Schleimproteine von Seeanemonen gegen Schwerhörigkeit?

Eiweißstoffe von der Oberfläche der Blumentiere reparieren geschädigte Haarzellen aus dem Hörorgan von Mäusen
Seeanemonen nehmen Beutetiere mit Hilfe von Haarzellen wahr.
Seeanemonen nehmen Beutetiere mit Hilfe von Haarzellen wahr.
© Glen Watson
Lafayette (USA) - Starker Lärm kann die Sinneszellen unseres Gehörs so stark schädigen, dass dauerhafte Schwerhörigkeit die Folge ist. Bisher gibt es keine Therapie, die eine Reparatur oder Neubildung der sogenannten Haarzellen bewirkt. Auch Seeanemonen verfügen über Haarzellen, die außen an ihren Tentakeln sitzen. Damit nehmen sie Vibrationen wahr, die von vorbeischwimmenden Beutetieren erzeugt werden. Im Gegensatz zu Säugetieren sind die Blumentiere in der Lage, geschädigte Haarzellen sehr schnell zu reparieren. Das geschieht durch einen Mix von Proteinen, den sie produzieren und in einer Schleimschicht auf der Haut ausscheiden. Jetzt konnten amerikanische Biologen zeigen, dass diese Proteine auch die gestörte Struktur und Funktion von Haarzellen aus dem Hörorgan von Mäusen wiederherstellen können. Ob sich daraus eine Therapie gegen Schwerhörigkeit entwickeln lässt, müssen weitere Untersuchungen zeigen, schreiben die Forscher im Fachblatt „Journal of Experimental Biology“.

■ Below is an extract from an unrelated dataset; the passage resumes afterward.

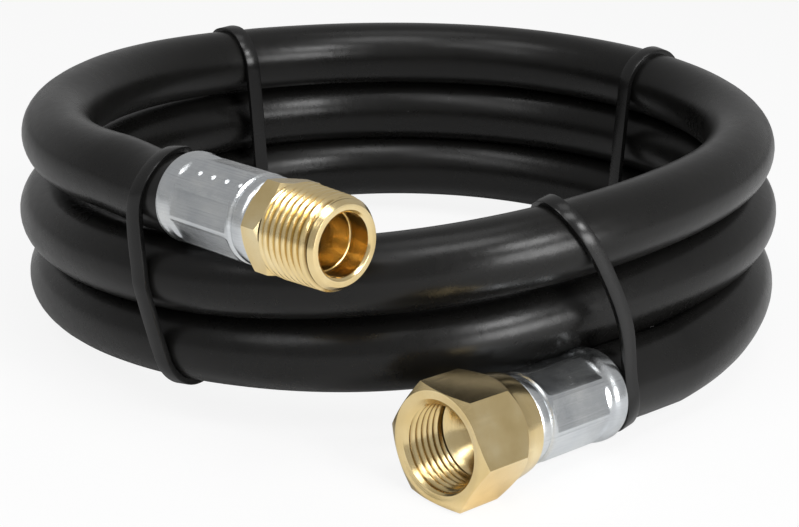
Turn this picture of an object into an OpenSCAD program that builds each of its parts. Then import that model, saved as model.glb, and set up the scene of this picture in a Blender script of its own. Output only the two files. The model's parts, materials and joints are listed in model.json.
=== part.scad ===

„Die Ergebnisse dieser Arbeit zeigen, dass sich im Lauf der Evolution zumindest einige Mechanismen erhalten haben, durch die geschädigte Haarbündel der Sinneszellen repariert werden“, erklären Glen Watson und seine Kollegen von der University of Louisiana in Lafayette. Haarzellen dienen allgemein als Mechanosensoren, indem sie mechanische Reize in Form von Schall oder Vibrationen mittels haarförmiger Fortsätze registrieren und in Nervensignale umwandeln. Das funktioniert nur dann, wenn die einzelnen Fäden, Stereozilien genannt, untereinander durch Proteine verbunden sind. Dadurch entstehen geordnete Strukturen von Haarbündeln. Durch extreme Reize werden diese Verbindungen aufgelöst und die Sinneszelle kann ihre Funktion nicht mehr erfüllen. In früheren Arbeiten hatten die Forscher schon gezeigt, dass Seeanemonen eine Schädigung ihrer Haarbündel mit Hilfe freigesetzter Reparaturproteine innerhalb weniger Stunden beheben können. Im Experiment ließ sich diese Zeit sogar noch auf acht Minuten verkürzen.

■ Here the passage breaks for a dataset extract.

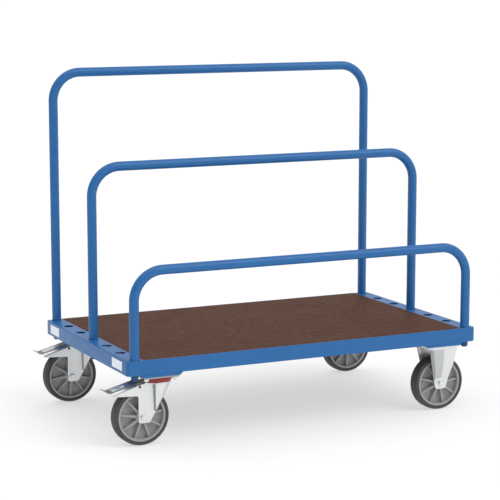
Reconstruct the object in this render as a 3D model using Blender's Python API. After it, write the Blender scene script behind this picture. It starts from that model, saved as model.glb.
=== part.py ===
"""Platform trolley with three plug-in hoops for carrying boards on edge.

A welded steel frame with a plywood deck stands on two fixed castors and two swivel
castors with total-lock pedals. A hole strip at each short end takes the legs of three
U-shaped hoops of different heights. Lengths are in metres. +X is the long way, with the
swivel castors at -X, and the low hoop stands at -Y. The origin is on the floor, under the
middle of the whole outline.
"""

import math

import bmesh
import bpy
from mathutils import Matrix, Vector

MM = 0.001
GAP = 0.3 * MM

# Driving dimensions.
FRAME_LENGTH = 1370 * MM
FRAME_WIDTH = 810 * MM
STRIP_WIDTH = 60 * MM
RAIL_BOTTOM = 251 * MM
DECK_TOP = 303 * MM
DECK_THICKNESS = 15 * MM
SHEET = 3 * MM
SHELF = 30 * MM
CORNER_RADIUS = 14 * MM
CHANNEL_HALF = 30 * MM

TUBE_RADIUS = 16.85 * MM
TUBE_WALL = 2.5 * MM
HOOP_BEND = 104 * MM
HOOP_INSET_X = 34 * MM
HOOP_INSET_Y = 20 * MM
HOOP_HEIGHTS = {"rear": 920 * MM, "middle": 610 * MM, "front": 300 * MM}
HOLE_COUNT = 7
HOLE_PLAY = 1.2 * MM
SPIGOT_RADIUS = 12.7 * MM
SPIGOT_DROP = 20 * MM
SPIGOT_INSIDE = 30 * MM

WHEEL_RADIUS = 100 * MM
TYRE_HALF_WIDTH = 23 * MM
RIM_RADIUS = 86 * MM
RIM_HALF = 21 * MM
WEB_HALF = 2.5 * MM
HUB_HALF = 26.5 * MM
HUB_RADIUS = 23 * MM
BORE_RADIUS = 15 * MM
BEARING_HALF = 26 * MM
RIB_COUNT = 9
RIB_HALF = 2.2 * MM
CASTOR_X = 557 * MM
CASTOR_Y = 347 * MM
TRAIL = 61 * MM
LEG_INNER = 27.5 * MM
LEG_SHEET = 4 * MM
AXLE_RADIUS = 6 * MM
HEAD_RADIUS = 10 * MM
PLATE_TOP = 241 * MM
PLATE_SHEET = 6 * MM
PLATE_LENGTH = 135 * MM
PLATE_WIDTH = 110 * MM
SWIVEL_BOLTS = (52.5 * MM, 40 * MM)
FIXED_BOLTS = (40 * MM, 27 * MM)
STUD_RADIUS = 5 * MM
NUT_FLATS = 16 * MM
NUT_HEIGHT = 8 * MM
PAD_LENGTH = 152 * MM
PAD_WIDTH = 114 * MM
PAD_SLOPE = 9 * MM
CROWN_BOTTOM = 213 * MM
CROWN_TOP = 219 * MM
CROWN_RADIUS = 50 * MM
RACE_RADIUS = 39 * MM
RACE_BOTTOM = 226 * MM
KINGPIN_RADIUS = 8 * MM
COLLAR_RADIUS = 14 * MM
PEDAL_PIVOT = (-72 * MM, 206.5 * MM)
PEDAL_PIN_RADIUS = 3.5 * MM
PEDAL_SHEET = 2.5 * MM
EAR_HALF = 26.3 * MM
TREAD_HALF = 28 * MM
SKIRT_HALF = 37 * MM
SKIRT_DROP = 6 * MM
SHOE_HALF = 17 * MM
SHOE_PLAY = 1.2 * MM

# The pedal's top line from its raised tip to its back end, about the swivel axis.
PEDAL_LINE = (
    (-195 * MM, 201.6 * MM),
    (-176 * MM, 193.6 * MM),
    (-81 * MM, 219.5 * MM),
    (-66.5 * MM, 221.5 * MM),
)

# How far each wheel is turned from the place where a rib points to +X, in degrees.
RIB_TURNS = {
    "fixed_wheel_front": 34.7,
    "fixed_wheel_rear": 11.0,
    "swivel_wheel_front": 28.5,
    "swivel_wheel_rear": 12.6,
}

# The pedals reach out past the frame at -X, so the frame's middle sits towards +X.
DECK_X = 33.5 * MM

HALF_LENGTH = FRAME_LENGTH / 2
HALF_WIDTH = FRAME_WIDTH / 2
INNER_X = HALF_LENGTH - STRIP_WIDTH
SHELF_TOP = DECK_TOP - DECK_THICKNESS - GAP
LEG_X = HALF_LENGTH - HOOP_INSET_X
HOOP_Y = HALF_WIDTH - HOOP_INSET_Y
LEG_OUTER = LEG_INNER + LEG_SHEET

# How many flats stand for a circle.
WHEEL_STEPS = 27
FLAT_DOWN = math.pi / WHEEL_STEPS - math.pi / 2
RING_STEPS = 24
ROUND_STEPS = 12
BOLT_STEPS = 8


def clear_scene():
    for item in list(bpy.data.objects):
        bpy.data.objects.remove(item)


def paint(name, colour, roughness, metallic=0.0):
    """One Principled material for each kind of surface."""
    surface = bpy.data.materials.new(name)
    surface.use_nodes = True
    shader = surface.node_tree.nodes["Principled BSDF"]
    shader.inputs["Base Color"].default_value = (*colour, 1.0)
    shader.inputs["Roughness"].default_value = roughness
    shader.inputs["Metallic"].default_value = metallic
    return surface


def to_mesh(shape):
    """Turns a bmesh into a mesh with its faces pointing out."""
    shape.normal_update()
    bmesh.ops.recalc_face_normals(shape, faces=shape.faces)
    mesh = bpy.data.meshes.new("shape")
    shape.to_mesh(mesh)
    shape.free()
    return mesh


def place(name, mesh, surface, parent, location=(0, 0, 0), smooth=False):
    """Makes one named sub-part out of a mesh, under its parent."""
    mesh.materials.clear()
    mesh.materials.append(surface)
    if smooth:
        mesh.shade_smooth()
        mesh.set_sharp_from_angle(angle=math.radians(35))
    item = bpy.data.objects.new(name, mesh)
    bpy.context.collection.objects.link(item)
    item.parent = parent
    item.location = location
    return item


def pivot(name, parent, location):
    """An empty that marks where a moving group turns."""
    empty = bpy.data.objects.new(name, None)
    empty.empty_display_size = 0.05
    bpy.context.collection.objects.link(empty)
    empty.parent = parent
    empty.location = location
    return empty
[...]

Die neuen Experimente sollten nun prüfen, ob die Seeanemonenproteine auch geschädigte Haarzellen von Mäusen reparieren können. Dazu präparierten die Biologen Haarzellen aus der Hörschnecke junger Mäuse, hefteten sie auf Glasplättchen und hielten sie in einer Nährlösung am Leben. Durch kurzzeitige Übertragung in ein kalziumfreies Medium brachen die Forscher die Verbindungen zwischen den Stereozilien auf und störten so die Funktion der Zellen wie bei einem starken Hörschaden. Dann gaben sie Seeanemonenproteine hinzu, die sie dem Schleim vom Körper der Tiere entnommen hatten. Mit Hilfe einer speziellen Färbemethode ermittelten sie die Funktionsfähigkeit der Haarzellen vor und nach der Behandlung. Schon nach einer Stunde hatten die Zellen die Aktivität intakter Haarzellen nahezu vollständig zurückerlangt, während ohne Proteinzusatz nur ein sehr geringer Reparatureffekt eingetreten war. Auch nahmen die Stereozilien durch die Proteinbehandlung weitgehend wieder die geordneten Strukturen von Haarbündeln an.

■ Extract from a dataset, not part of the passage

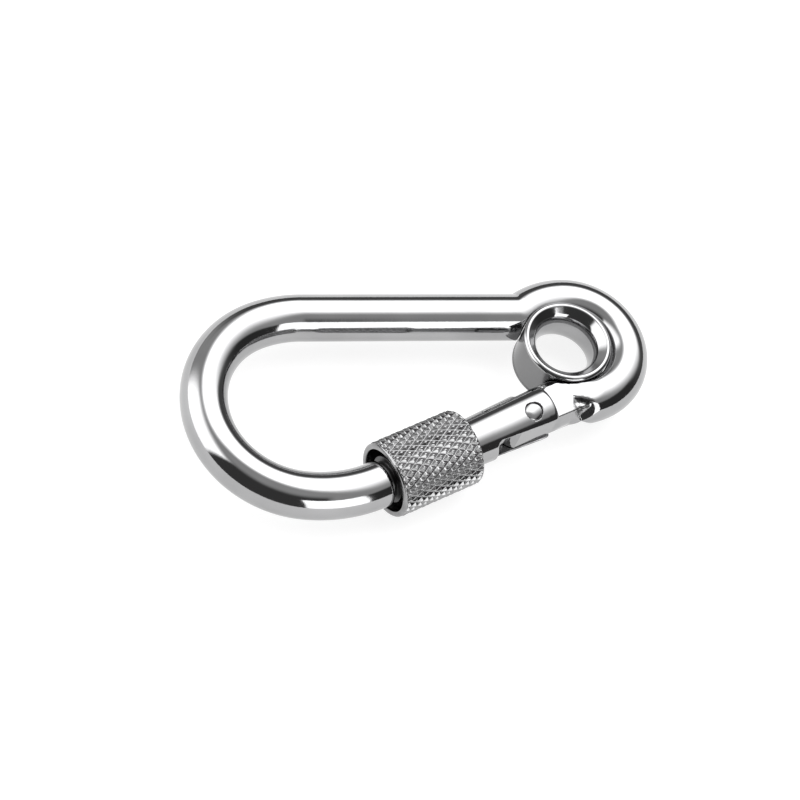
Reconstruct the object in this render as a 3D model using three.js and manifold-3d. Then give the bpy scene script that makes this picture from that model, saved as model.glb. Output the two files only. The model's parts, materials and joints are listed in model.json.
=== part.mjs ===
// Spring hook with a thimble eyelet and a screw-lock nut on its gate: rigging hardware, 80 mm long.
//
// Seven separate pieces: the bent round-bar hook with a flattened tongue, the eyelet pressed into its
// eye, the bored and slotted gate, the rivet it turns on, the knurled lock nut, and, inside the gate,
// a plunger and the spring that closes the gate by pressing the plunger on the tongue's cam end.
//
// Units are millimetres, +Z is up, and the hook lies flat. Two working frames are used:
// - the hook frame has its origin at the centre of the eye loop, +X along the spine towards the eye;
// - the gate frame has its origin on the pivot axis, +X along the closed gate away from its free end,
//   +Y towards the inside of the hook.
// The finished group stands on Z = 0 with the origin under the middle of its bounding box.

import * as THREE from "three";
import { mergeVertices } from "three/addons/utils/BufferGeometryUtils.js";
import Module from "manifold-3d";

// ---- Driving dimensions ---------------------------------------------------------------------

// Hook bar, hook frame
const BAR_RADIUS = 3.93;
const EYE_RADIUS = 9.25; // centreline of the eye loop
const EYE_SHOULDER = { angle: 95, looser: 3.6 }; // from here to the spine the loop's arc is wider
const EYE_HEEL = { angle: -55, looser: 1.5 }; // and again from here to the heel
const SPINE_Y = 6.47;
const SPINE_END_X = -44.87;
const BEND = [
  { radius: 21.6, turn: 20.9 },
  { radius: 15.9, turn: 59 },
  { radius: 16.2, turn: 92.7 },
  { radius: 23.8, turn: 30.5 },
]; // from the spine to the nose, tangent arcs

// Gate frame, as it lies in the hook frame
const PIVOT = { x: -9.73, y: -13.54 };
const GATE_ANGLE = 23.1;
const AXIS_Y = 0.8; // the gate's own axis passes this far inside the pivot
const NOSE_END_X = -28.22;

// The bar's end and its tongue, pressed flat, in the gate frame
const TONGUE_HALF_THICKNESS = 2.7;
const TONGUE_OUTER_Y = -2.25;
const TONGUE_INNER_Y = 3.6;
const TONGUE_ROOT_X = 10;
const STUB = { y: 1.2, endX: 4.4, bend: 4 }; // past a counter-bend the bar lies along the gate
const FLAT_END_X = 7.0; // the pressed flats end here and run out to the round bar
const FLAT_RUN_OUT = 1.6;

// Cam on the tongue's end, and the plunger that rides on it
const CAM_LIFT = 2.0; // plunger travel per radian of gate travel
const CAM_START = -0.2; // radians of gate travel
const CAM_END = 0.6;
const PLUNGER_RADIUS = 2.2;
const PLUNGER_NOSE_X = -6.2; // centre of its round nose
const PLUNGER_HEAD_LENGTH = 3.4;
const PLUNGER_STEM = { radius: 1.4, length: 5 };
const CAM_GAP = 0.2;

// Gate, gate frame
const GATE_TIP = { x: -27.87, radius: 3.1, length: 1 }; // turned down, to lead the nut on
const GATE_END_X = 4.1;
const GATE_SHOULDER_RADIUS = 3.9;
const GATE_NECK_RADIUS = 3.95;
const GATE_HINGE_RADIUS = 4.5;
const TAPER = { start: -11.92, end: 2.1 };
const THREAD = { start: -25.92, end: -14.92, radius: 4.3 };
const GATE_BORE = { start: -23.92, radius: 2.6 };
const SLOT = { start: -7.9, halfWidth: 2.88 };
const WEB = { end: -0.85, innerY: 3.9 }; // closes the slot's inner side, short of the pivot
const EDGE = 0.4; // small chamfers

// Rivet
const PIN_RADIUS = 1.42;
const PIN_HOLE_RADIUS = 1.54;

// Spring, inside the gate's bore
const SPRING = { start: -23.4, end: -10.1, radius: 1.97, wire: 0.28, turns: 9 };

// Lock nut, gate frame
const NUT = { start: -27.55, end: -12.12, radius: 6.35, mouthRadius: 5.25, mouthDepth: 6, boreRadius: 4.42 };
const NUT_RIM = { width: 0.6, drop: 0.2 };

// Eyelet, hook frame
const EYELET = {
  x: -1.6,
  y: -0.4,
  waistRadius: 4.58, // narrowest part of its hole
  throatCurve: 6.35, // radius of the hole's curved wall
  throatHeight: 3.02, // the wall ends here and the flare begins
  landInner: 6.65,
  landOuter: 7.0,
  landHeight: 4.1,
  lipRadius: 7.4,
  lipHeight: 3.8,
  lipUnder: 3.45,
  wallRadius: 7.3,
  wallHeight: 3.3,
};
const SEAT_GAP = 0.25; // between the eyelet and the seat cut into the bar for it

// Mesh fineness
const BAR_SIDES = 18;
const BEND_STEPS = 60;
const EYE_STEPS = 36;
const ROUND_SIDES = 36;
const FINE_ARC_STEPS = 6;
const MERGE_DISTANCE = 1e-4;
const CUT_REACH = 12; // past the outside of every piece that is cut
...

Den Autoren zufolge gebe es Hinweise auf Gene im Erbgut der Maus, die für Proteine kodieren, welche den Reparaturproteinen der Seeanemonen sehr ähnlich sind. Es wäre also theoretisch denkbar, körpereigene Proteine zu aktivieren, um geschädigte Haarzellen zu reparieren. Zunächst soll jedoch der Mechanismus aufgeklärt werden, durch den die Proteine ihre Wirkung erzielen.